In recent years, I have found that bullying has become an epidemic. There have been many instances in my life where I have had to stand up to bullies as a girl and as a woman, but when it started to happen to one of my children, I realized that I had to do something. We, as parents, have to do more. Anytime a child harms him or herself because of bullying, it's time to have stronger conversations with our children. We need to be consistent advocates of empathy and compassion - and, to lead by example and stand up for what is right. I have many nieces and nephews, and I wanted them to grow up a little differently. I wanted them to know that they have a voice, and more importantly, that they have people who will listen. So, that was why this was so important, especially for this title, to become my anti-bullying campaign.
CTV: Wow, amazing! So, you're very well rounded, and you not only write books, but plays as well. On top of that, you're a designer and a business woman, and you strive to keep your father's legacy alive in almost everything you do. When did you know you had that light in you, the same way your father had in him when he first performed this particular song that talks about speaking out against injustice?
CM: The funny thing is, we all have the light! I'm no more special than you are. We all have - I call it the "spidey senses," where you can feel when something isn't right. We have to teach our kids now to say something. There are times when I go to bed, and I say my prayer, and I think about the little kids who have decided that they no longer want to wake up the next day, because someone has treated them bad. That hurts me, just seeing it on the news. It's an epidemic, and I think we have to pay attention to it! So, when I did Get Up, Stand Up, I'm not only talking to our children. I'm trying to get the adults to also realize, 'each one, teach one.'
CTV: Did the song Get Up, Stand Up have a huge impact on how you taught your three sons to overcome adversity when they were young?
CM: Standing up for yourself, standing up for others, and standing up for what is right are three very important values my parents instilled in my siblings and me when we were growing up. As a mom, it was important that I pass that same message on to my sons.
CTV: What advice would you give young kids about finding their voice if they come across situations presented in this book?
Cedella turns and asks her niece, Jade, about what she would do if someone was bullying her. Jade responded, "I'd stand up for myself! I'd probably tell my mom, as well as my teacher."

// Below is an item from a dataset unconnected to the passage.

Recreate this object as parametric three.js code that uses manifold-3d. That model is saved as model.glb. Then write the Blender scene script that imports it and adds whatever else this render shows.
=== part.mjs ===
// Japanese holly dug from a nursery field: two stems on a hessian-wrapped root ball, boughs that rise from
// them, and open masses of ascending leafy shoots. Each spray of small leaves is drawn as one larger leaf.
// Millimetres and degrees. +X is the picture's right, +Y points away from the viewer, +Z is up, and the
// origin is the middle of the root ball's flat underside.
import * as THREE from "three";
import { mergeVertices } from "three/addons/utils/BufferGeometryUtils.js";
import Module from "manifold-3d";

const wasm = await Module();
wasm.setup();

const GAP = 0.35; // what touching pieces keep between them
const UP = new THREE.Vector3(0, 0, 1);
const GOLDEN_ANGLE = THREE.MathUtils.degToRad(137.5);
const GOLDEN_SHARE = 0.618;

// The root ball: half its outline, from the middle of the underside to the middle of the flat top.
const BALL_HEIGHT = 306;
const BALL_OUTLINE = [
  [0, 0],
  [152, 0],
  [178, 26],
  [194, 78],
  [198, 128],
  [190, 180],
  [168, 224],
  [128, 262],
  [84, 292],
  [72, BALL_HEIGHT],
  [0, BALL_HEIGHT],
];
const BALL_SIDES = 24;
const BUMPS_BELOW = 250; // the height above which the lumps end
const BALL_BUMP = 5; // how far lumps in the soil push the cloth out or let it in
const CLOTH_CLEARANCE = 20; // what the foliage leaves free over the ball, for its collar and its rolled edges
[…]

CM: Exactly. You have to say something and speak up! Injustice seems rampant in the world today. I've discussed all types of injustice with my children - from racism to classism to bullying acts of violence - because we see it everyday. I really started talking to them, though, when they started using social media. I just find the bullying that happens there to be so destructive, and, yet, children - and adults, too - are seemingly becoming desensitized to the act of it. I'm trying to teach my boys to positively use social media and to say something when they see instances of cyber-bullying.

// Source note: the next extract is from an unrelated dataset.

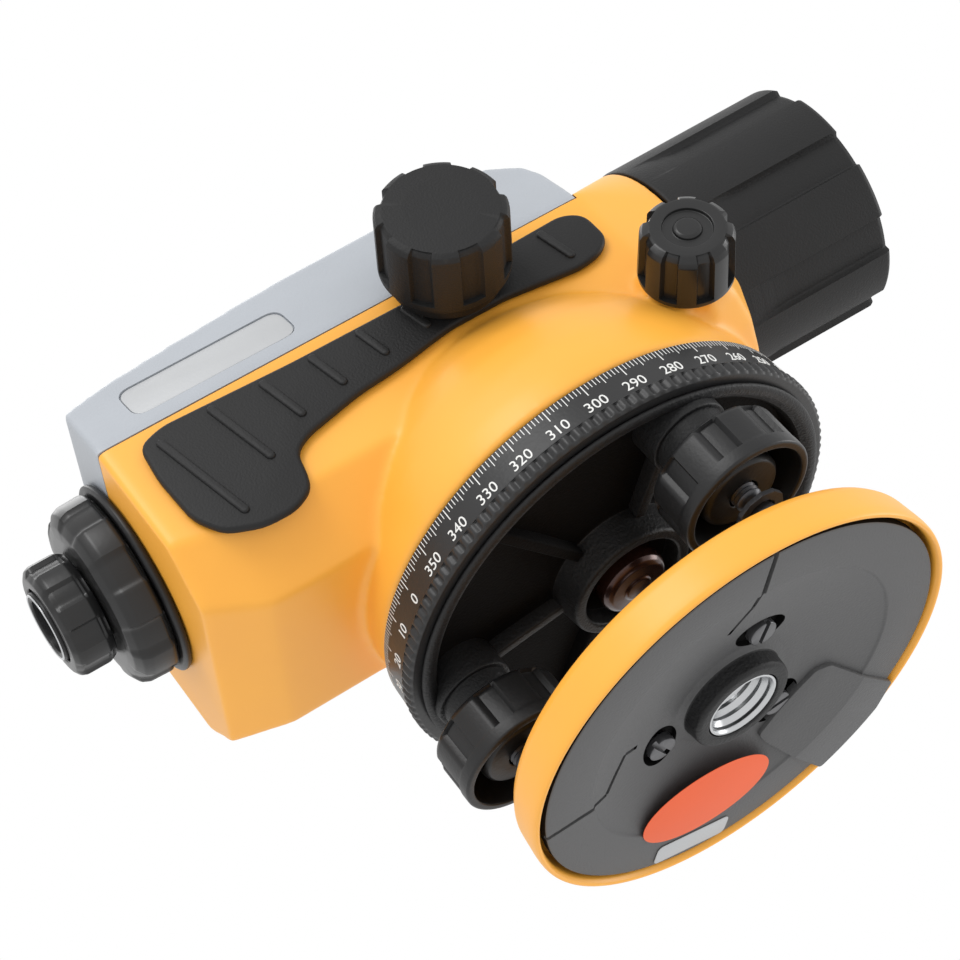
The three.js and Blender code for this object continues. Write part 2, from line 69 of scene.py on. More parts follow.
# The camera, fitted to the round parts that the photograph shows.
CAMERA_RIGHT = (0.8246590758681381, 0.040267607980283115, -0.5641949382401927)
CAMERA_DOWN = (-0.4720301117307338, 0.5985714831290956, -0.6472246543543486)
CAMERA_AHEAD = (0.3116488122996455, 0.8000566850743648, 0.5126249296123231)
CAMERA_PLACE = (-0.18320, -0.44218, -0.20392)
CAMERA_LENS = 95.27
SKY_ON_OBJECT = 0.92


# ---------------------------------------------------------------- materials
def material(name, color, rough, metallic=0.0, grain=900, bump=0.12, vary=0.06, wear=0.0, coat=0.0,
             speck=0.0, shine=0.5):
    """Procedural surface: grain bump, uneven gloss, colour drift, pale worn edges and dust specks."""
    mat = bpy.data.materials.new(name)
    mat.use_nodes = True
    nodes, links = mat.node_tree.nodes, mat.node_tree.links
    bsdf = nodes["Principled BSDF"]
    bsdf.inputs["Metallic"].default_value = metallic
    bsdf.inputs["Coat Weight"].default_value = coat
    bsdf.inputs["Coat Roughness"].default_value = 0.25
    bsdf.inputs["Specular IOR Level"].default_value = shine
    coords = nodes.new("ShaderNodeTexCoord")

    def noise(scale, detail):
        node = nodes.new("ShaderNodeTexNoise")
        node.inputs["Scale"].default_value = scale
        node.inputs["Detail"].default_value = detail
        links.new(coords.outputs["Object"], node.inputs["Vector"])
        return node.outputs["Fac"]

    def remap(source, from_min, from_max, to_min, to_max):
        node = nodes.new("ShaderNodeMapRange")
        node.inputs["From Min"].default_value = from_min
        node.inputs["From Max"].default_value = from_max
        node.inputs["To Min"].default_value = to_min
        node.inputs["To Max"].default_value = to_max
        links.new(source, node.inputs["Value"])
        return node.outputs["Result"]

    def over(factor, under, top):
        node = nodes.new("ShaderNodeMix")
        node.data_type = "RGBA"
        links.new(factor, node.inputs["Factor"])
        links.new(under, node.inputs["A"])
        node.inputs["B"].default_value = (*top, 1)
        return node.outputs["Result"]

    drift = noise(45, 4)
    ramp = nodes.new("ShaderNodeValToRGB")
    ramp.color_ramp.elements[0].position = 0.3
    ramp.color_ramp.elements[0].color = (*[c * (1 - vary) for c in color], 1)
    ramp.color_ramp.elements[1].position = 0.7
    ramp.color_ramp.elements[1].color = (*[min(1, c * (1 + vary)) for c in color], 1)
    links.new(drift, ramp.inputs["Fac"])
    tint = ramp.outputs["Color"]
    if wear:
        edges = nodes.new("ShaderNodeNewGeometry").outputs["Pointiness"]
        tint = over(remap(edges, 0.52, 0.62, 0, wear), tint, [min(1, c * 1.5 + 0.05) for c in color])
    if speck:
        tint = over(remap(noise(1500, 1), 0.74, 0.8, 0, speck), tint, (0.5, 0.5, 0.5))
    links.new(tint, bsdf.inputs["Base Color"])
    gloss = remap(drift, 0, 1, max(0.02, rough - 0.07), min(1, rough + 0.09))
    links.new(gloss, bsdf.inputs["Roughness"])
    relief = nodes.new("ShaderNodeBump")
    relief.inputs["Strength"].default_value = bump
    relief.inputs["Distance"].default_value = 0.0004
    links.new(noise(grain, 3), relief.inputs["Height"])
    links.new(relief.outputs["Normal"], bsdf.inputs["Normal"])
    return mat


def glass_material(name, tint, coating):
    """Clear glass whose colour turns from tint, seen face on, to coating at a slant."""
    mat = bpy.data.materials.new(name)
    mat.use_nodes = True
    nt = mat.node_tree
    bsdf = nt.nodes["Principled BSDF"]
    bsdf.inputs["Transmission Weight"].default_value = 0.9
    bsdf.inputs["IOR"].default_value = 1.52
    bsdf.inputs["Roughness"].default_value = 0.03
    facing = nt.nodes.new("ShaderNodeLayerWeight")
    facing.inputs["Blend"].default_value = 0.35
    ramp = nt.nodes.new("ShaderNodeValToRGB")
    ramp.color_ramp.elements[0].color = (*tint, 1)
    ramp.color_ramp.elements[1].color = (*coating, 1)
    nt.links.new(facing.outputs["Facing"], ramp.inputs["Fac"])
    nt.links.new(ramp.outputs["Color"], bsdf.inputs["Base Color"])
    return mat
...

CTV: You once said that passion, skill and talent are not gender specific. How can this book help younger generations in the LGBTQ+ community speak up about the struggles they may be going through? On top of "normal" bullying, they experience this at a heightened level.
CM: You know, we have to teach our children that they have the power to actually change these things. It's beyond us now. They really have the power to do something differently. We all just have to know how to treat each other with compassion and kindness. We're all different in some way, but those differences make us so much alike!
CTV: Is there a favorite song of yours by your father, Bob Marley? If so, what is it and why?
CM: My favorite song is actually Nice Time. That was the song he wrote for me, and that's my nickname! I don't know when I'll turn that into a book.
CTV: Would you want to?
CM: It's funny, because I'm thinking about doing a series called, "Marley." She's a little girl who is mischievous. She's a good girl, but she still has some quirks she has to work through. So, I think maybe through that book, I'll introduce Nice Time, as well as In-Zane In the Membrane. Haha!
CTV: Do you have any other projects as of right now or in the immediate future that you'd like to work towards?
CM: Is This Love is another picture book, and it'll be coming out in Fall of 2022. Plus, my dad's 75th birthday is in February. I have a pocket-book collection, and since his song Redemption was released 40 years ago, the whole theme of his 75th will be redemption. I think his message still resonates today, and redemption is important. We can't go into 2020 trying to redeem ourselves. We should be helping others, and I think we're a step closer to making this world a better place.
CTV: Going through your creative process, how much have you been able to teach your kids, nieces and nephews about how you put your art out into the world?
CM: These guys are normally around when I'm doing my books and a lot of my business creations.
Cedella jokingly turns around to them and asks, "I'm your favorite auntie, right?" We all laugh when they answered!
We have meaningful conversations, and I think we all need to have these kinds of conversations with our children. Whether it's about creativity, what's going on in their lives at school, bullying or just anything, we need to be able to have these talks with them.
What Cedella said about recognizing these trends in our kids and also allowing them to express it is such an important message, and we are thankful she was able to share some insight with us. On top of Get Up, Stand Up being the beginning of her anti-bullying campaign, she's also partnered with an outstanding organization.
No Bullying is an organization that has been in schools and spreading this message of love for over a decade. Their new campaign is called Step In, and it teaches youth that when they see something happening, they should STEP IN! They have reached millions of people through the global impact campaigns, where they combined forces with leading organizations such as ESPN, Hasbro, Major League Baseball, and Burger King just to name a few. They're continuously developing new and creative strategies to bring more awareness to the bullying epidemic, and Cedella's partnership with them aims to help continue to spread awareness.
Plus, Stephen, Damian and Julian Marley started an anti-bullying campaign of their own! The Ghetto Youths Foundation Limited Edition PIC LOVE Jewelry Collection has such a huge meaning behind it, and it's proceeds benefit anti-bullying programs for young people. Their first stop on this national campaign? Miami-Dade County Public Schools jumped on board with them in order to bring the spirit of acceptance, inclusion and LOVE into classrooms across Miami. Endorsed by Alberto Carvalho, together, the Marley's plan to do their best to stop bullying once and for all.